▶ Dataset excerpt:
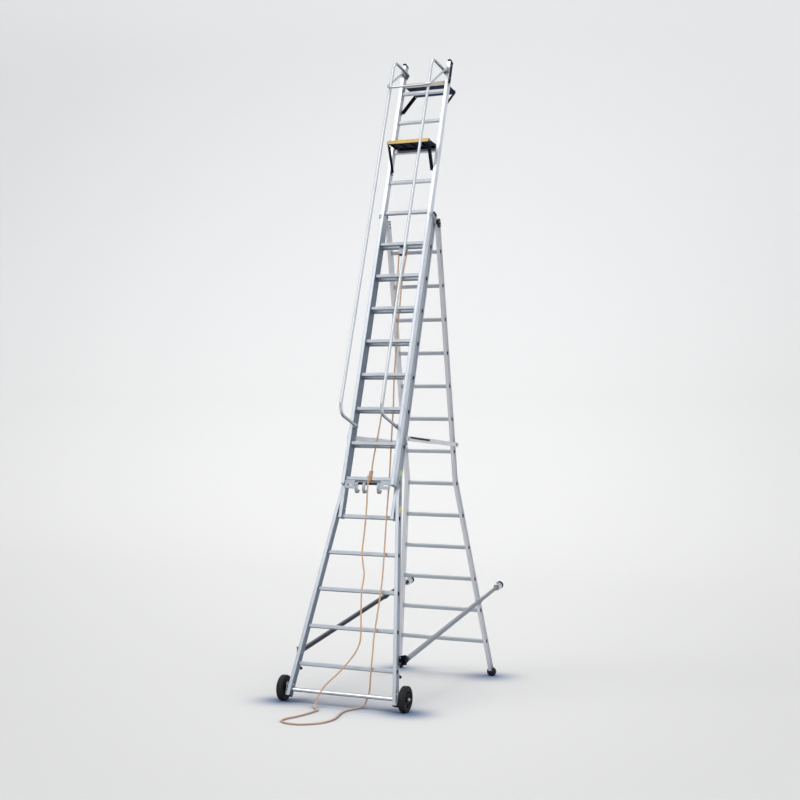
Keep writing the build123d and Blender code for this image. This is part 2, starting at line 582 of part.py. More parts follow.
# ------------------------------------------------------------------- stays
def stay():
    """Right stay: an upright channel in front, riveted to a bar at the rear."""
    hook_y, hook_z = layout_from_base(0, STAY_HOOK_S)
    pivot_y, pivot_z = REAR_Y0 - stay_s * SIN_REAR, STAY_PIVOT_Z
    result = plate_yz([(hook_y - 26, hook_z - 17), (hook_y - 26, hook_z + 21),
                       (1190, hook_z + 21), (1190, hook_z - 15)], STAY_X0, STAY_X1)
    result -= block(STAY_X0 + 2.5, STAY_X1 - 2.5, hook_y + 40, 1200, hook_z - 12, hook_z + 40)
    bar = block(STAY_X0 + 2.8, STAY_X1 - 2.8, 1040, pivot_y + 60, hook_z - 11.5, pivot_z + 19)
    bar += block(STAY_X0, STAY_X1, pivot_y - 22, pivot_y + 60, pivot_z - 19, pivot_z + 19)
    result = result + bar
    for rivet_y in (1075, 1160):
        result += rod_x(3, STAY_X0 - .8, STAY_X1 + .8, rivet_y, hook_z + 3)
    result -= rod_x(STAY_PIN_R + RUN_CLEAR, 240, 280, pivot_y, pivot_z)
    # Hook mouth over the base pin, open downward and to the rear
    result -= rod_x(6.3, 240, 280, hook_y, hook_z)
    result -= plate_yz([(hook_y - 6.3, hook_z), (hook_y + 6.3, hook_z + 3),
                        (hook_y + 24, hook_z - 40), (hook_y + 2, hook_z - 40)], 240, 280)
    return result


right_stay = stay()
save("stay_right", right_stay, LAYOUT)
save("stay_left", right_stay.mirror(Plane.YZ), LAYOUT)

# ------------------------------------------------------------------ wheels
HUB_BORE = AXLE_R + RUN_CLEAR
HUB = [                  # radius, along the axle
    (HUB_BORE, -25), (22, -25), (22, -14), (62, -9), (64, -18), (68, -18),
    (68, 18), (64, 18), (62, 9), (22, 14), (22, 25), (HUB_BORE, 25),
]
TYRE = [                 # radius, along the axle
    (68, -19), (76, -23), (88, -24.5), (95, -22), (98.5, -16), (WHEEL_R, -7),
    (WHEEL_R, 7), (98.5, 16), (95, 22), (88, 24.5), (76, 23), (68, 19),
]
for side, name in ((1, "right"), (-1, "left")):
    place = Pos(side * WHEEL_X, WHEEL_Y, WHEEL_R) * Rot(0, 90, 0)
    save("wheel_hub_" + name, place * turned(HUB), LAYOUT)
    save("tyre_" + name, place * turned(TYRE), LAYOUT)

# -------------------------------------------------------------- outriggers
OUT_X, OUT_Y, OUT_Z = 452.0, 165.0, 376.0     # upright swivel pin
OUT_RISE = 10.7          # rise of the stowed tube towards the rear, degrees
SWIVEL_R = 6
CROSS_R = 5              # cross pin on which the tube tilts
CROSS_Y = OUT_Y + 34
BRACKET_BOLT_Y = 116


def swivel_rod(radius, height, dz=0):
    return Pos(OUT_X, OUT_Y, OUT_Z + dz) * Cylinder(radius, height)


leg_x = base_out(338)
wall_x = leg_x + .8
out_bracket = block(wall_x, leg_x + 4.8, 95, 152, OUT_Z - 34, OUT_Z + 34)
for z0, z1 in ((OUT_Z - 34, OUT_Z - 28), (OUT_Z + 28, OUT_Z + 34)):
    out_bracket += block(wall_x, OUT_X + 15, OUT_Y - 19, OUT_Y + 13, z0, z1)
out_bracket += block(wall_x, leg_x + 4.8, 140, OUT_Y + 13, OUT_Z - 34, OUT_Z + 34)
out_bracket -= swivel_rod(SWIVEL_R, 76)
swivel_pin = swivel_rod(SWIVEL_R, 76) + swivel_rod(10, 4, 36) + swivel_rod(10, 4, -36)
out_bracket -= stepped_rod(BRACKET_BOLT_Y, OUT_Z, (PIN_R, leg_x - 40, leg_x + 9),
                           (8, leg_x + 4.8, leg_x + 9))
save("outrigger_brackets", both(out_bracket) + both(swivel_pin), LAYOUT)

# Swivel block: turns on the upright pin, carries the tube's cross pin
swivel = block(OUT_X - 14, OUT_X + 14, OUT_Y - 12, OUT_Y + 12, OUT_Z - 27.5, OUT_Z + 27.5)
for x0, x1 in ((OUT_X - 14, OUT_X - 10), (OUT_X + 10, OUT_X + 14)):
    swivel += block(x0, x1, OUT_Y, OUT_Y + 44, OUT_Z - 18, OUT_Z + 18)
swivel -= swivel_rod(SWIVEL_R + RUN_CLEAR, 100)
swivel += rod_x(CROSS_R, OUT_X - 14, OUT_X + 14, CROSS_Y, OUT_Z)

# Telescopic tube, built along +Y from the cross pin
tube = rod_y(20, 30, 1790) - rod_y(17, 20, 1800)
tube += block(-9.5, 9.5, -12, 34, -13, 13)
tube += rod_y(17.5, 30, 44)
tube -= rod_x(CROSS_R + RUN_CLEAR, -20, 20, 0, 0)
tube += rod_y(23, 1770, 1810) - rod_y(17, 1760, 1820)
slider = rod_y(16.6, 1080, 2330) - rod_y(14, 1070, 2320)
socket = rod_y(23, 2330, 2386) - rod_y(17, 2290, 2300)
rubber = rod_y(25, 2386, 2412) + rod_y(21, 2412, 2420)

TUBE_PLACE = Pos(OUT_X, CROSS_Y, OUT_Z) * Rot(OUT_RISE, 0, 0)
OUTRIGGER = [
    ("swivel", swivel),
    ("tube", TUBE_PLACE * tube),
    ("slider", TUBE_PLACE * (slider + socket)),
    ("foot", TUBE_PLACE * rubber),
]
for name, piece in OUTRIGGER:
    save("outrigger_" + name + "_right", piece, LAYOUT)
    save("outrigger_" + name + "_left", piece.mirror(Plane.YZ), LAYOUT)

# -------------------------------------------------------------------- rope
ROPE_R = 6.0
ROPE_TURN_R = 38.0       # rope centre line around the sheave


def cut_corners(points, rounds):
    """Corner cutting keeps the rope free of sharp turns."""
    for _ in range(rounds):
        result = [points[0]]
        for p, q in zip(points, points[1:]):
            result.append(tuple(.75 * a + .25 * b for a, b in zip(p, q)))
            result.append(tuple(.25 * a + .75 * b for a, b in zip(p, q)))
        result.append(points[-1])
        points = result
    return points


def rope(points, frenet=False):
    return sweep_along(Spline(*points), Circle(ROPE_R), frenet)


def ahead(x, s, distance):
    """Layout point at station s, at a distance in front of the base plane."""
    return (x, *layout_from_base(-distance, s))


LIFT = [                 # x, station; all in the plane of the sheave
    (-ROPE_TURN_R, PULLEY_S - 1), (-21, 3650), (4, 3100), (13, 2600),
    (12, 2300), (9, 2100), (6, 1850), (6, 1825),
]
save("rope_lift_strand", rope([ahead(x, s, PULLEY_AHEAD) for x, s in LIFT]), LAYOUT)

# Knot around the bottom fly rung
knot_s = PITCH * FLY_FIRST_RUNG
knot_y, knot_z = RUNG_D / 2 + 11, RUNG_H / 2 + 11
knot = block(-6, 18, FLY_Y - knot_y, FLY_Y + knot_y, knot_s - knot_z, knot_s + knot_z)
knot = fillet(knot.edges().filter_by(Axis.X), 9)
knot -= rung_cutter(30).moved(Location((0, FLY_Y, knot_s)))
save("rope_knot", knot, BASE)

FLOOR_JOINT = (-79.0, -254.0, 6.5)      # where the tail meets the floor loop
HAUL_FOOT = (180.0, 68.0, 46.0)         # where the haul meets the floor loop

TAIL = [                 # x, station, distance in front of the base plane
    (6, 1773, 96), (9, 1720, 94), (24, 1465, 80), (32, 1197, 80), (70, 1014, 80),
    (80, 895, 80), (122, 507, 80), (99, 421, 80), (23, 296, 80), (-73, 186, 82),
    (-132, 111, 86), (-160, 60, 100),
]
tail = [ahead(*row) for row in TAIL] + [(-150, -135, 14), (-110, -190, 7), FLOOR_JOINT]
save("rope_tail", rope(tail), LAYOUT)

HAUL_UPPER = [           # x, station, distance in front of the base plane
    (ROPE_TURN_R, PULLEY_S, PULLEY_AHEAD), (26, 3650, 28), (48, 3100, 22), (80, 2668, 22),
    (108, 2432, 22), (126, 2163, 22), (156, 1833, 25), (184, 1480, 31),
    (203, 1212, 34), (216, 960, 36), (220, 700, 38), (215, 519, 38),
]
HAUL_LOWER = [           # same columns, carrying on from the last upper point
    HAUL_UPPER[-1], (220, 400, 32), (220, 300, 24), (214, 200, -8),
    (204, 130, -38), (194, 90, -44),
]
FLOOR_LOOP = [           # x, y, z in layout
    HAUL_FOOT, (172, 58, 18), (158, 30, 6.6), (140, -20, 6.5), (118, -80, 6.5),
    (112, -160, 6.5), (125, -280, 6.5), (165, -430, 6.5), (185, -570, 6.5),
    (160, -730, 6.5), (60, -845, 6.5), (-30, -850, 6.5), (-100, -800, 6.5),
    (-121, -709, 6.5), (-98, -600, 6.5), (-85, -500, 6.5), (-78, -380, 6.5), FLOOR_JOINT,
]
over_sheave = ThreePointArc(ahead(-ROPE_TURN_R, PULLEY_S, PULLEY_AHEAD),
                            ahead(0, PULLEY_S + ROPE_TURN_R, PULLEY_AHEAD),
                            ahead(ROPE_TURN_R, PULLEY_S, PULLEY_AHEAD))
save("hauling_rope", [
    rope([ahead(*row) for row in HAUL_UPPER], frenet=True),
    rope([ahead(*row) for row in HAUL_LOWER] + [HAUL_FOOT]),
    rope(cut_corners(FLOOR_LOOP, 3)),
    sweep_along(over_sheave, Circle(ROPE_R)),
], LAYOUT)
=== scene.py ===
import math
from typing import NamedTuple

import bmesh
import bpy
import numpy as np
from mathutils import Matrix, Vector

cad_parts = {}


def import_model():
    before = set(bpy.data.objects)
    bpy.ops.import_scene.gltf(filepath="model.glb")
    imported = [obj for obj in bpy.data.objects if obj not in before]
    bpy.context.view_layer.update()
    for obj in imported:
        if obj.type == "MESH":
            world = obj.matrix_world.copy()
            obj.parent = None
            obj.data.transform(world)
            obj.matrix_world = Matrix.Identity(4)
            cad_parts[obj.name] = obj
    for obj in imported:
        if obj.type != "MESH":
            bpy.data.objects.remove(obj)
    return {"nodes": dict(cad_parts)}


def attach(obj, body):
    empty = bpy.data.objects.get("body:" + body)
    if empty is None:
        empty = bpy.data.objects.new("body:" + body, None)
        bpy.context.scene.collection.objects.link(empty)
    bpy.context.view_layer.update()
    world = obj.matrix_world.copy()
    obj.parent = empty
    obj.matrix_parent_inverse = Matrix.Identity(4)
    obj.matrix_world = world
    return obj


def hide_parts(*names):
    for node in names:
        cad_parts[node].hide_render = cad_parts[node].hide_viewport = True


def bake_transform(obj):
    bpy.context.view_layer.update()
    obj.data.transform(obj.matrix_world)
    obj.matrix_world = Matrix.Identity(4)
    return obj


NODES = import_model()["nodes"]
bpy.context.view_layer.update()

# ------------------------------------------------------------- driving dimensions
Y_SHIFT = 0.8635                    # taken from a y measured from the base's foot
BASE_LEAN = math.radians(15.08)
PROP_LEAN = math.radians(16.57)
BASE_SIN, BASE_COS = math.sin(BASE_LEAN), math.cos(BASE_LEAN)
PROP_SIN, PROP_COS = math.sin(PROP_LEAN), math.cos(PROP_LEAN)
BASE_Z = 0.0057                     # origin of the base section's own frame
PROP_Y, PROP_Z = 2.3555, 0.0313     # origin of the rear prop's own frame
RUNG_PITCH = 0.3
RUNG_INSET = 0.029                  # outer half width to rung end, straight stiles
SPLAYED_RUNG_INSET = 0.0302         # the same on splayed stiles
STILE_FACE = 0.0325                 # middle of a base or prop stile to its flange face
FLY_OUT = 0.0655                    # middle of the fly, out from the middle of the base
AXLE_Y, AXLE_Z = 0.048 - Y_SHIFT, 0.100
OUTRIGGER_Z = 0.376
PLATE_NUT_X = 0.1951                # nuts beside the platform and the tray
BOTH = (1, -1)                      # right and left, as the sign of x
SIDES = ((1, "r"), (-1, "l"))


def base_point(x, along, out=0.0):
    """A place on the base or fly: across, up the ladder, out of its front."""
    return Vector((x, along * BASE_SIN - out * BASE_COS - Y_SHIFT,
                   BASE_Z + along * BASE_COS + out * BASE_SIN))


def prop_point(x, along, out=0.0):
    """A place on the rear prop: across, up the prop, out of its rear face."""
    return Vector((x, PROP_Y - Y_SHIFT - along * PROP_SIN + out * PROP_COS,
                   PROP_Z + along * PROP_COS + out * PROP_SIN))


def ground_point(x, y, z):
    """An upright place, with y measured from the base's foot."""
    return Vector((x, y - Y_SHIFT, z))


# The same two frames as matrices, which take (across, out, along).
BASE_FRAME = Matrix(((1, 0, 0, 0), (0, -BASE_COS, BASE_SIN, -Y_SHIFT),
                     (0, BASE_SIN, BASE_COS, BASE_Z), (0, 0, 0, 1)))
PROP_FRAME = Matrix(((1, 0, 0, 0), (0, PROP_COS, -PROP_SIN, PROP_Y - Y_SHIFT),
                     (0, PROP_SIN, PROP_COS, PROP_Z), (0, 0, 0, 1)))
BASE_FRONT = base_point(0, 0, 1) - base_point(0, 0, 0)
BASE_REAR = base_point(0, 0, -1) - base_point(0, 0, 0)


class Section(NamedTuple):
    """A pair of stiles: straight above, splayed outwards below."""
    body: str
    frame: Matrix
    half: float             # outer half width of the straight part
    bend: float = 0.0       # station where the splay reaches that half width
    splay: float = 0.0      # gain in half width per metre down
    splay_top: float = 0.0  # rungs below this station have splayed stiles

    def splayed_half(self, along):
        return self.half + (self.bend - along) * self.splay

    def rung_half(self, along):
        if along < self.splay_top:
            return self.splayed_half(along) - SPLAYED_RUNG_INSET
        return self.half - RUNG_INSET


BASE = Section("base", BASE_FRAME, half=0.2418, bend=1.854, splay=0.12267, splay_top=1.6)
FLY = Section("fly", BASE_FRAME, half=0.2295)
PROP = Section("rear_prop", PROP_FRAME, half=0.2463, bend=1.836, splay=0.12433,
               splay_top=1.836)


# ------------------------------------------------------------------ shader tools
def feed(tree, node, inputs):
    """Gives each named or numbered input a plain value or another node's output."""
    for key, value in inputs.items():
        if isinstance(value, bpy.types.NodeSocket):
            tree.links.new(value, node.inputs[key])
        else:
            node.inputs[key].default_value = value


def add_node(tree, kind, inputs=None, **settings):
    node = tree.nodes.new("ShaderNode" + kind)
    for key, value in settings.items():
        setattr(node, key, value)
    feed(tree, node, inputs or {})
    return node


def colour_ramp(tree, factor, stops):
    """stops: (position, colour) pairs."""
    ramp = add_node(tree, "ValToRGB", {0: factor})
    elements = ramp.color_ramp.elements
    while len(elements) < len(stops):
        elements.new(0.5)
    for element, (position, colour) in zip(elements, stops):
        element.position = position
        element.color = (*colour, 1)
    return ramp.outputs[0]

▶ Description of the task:
Lines containing the word "empty" are to be tallied; report only the total.

▶ Result for this exercise:
5